If you are ready to escalate, take these action steps:
- Write a final short summary of the issue in plain English.
- Attach your best evidence, not your entire inbox.
- Include the organisation’s responses and dates.
- State what outcome you asked for and what happened instead.
- Keep a copy of everything you submit.
- Diary a follow-up review date so the complaint does not drift.
The main value of an ICO complaint is not speed for its own sake, but clarity. A calm, well-documented complaint is easier for a regulator to understand and easier for you to manage.
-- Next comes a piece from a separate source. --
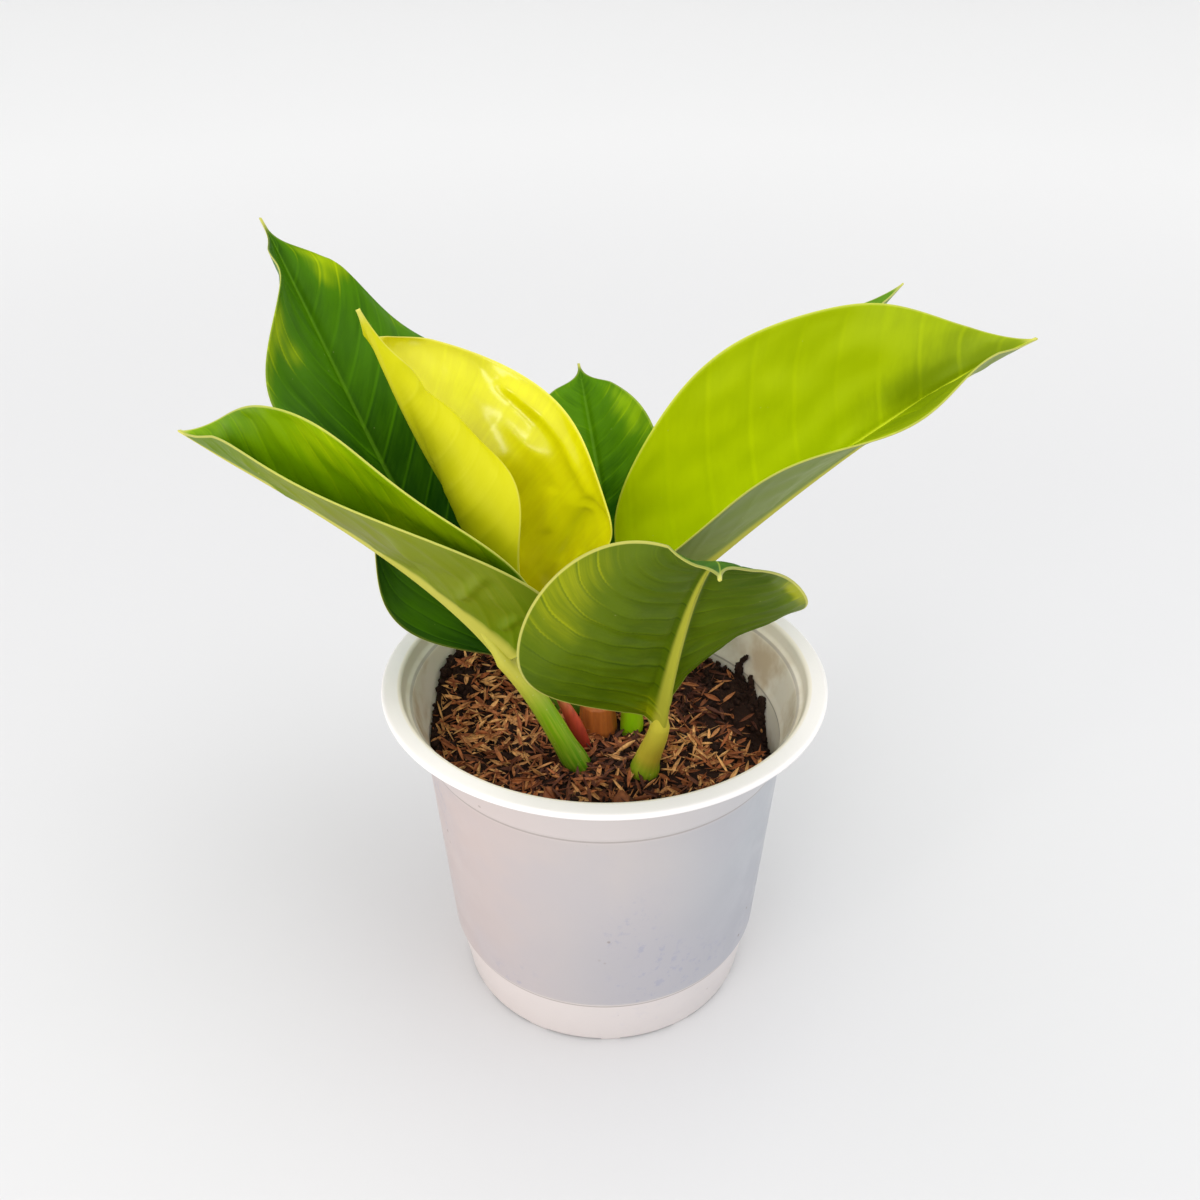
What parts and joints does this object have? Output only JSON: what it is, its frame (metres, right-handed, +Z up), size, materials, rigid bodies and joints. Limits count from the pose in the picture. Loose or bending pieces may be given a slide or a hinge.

If you treat the process as something to track rather than a single one-off form, you are much more likely to spot when internal resolution is working, when it is failing, and when it is time to escalate.
For most readers, that is the real answer to how to complain to the ICO in the UK: start with a precise internal complaint, keep a dated record, review the issue on a regular cadence, and escalate only when you can show clearly what went wrong and what you want done about it.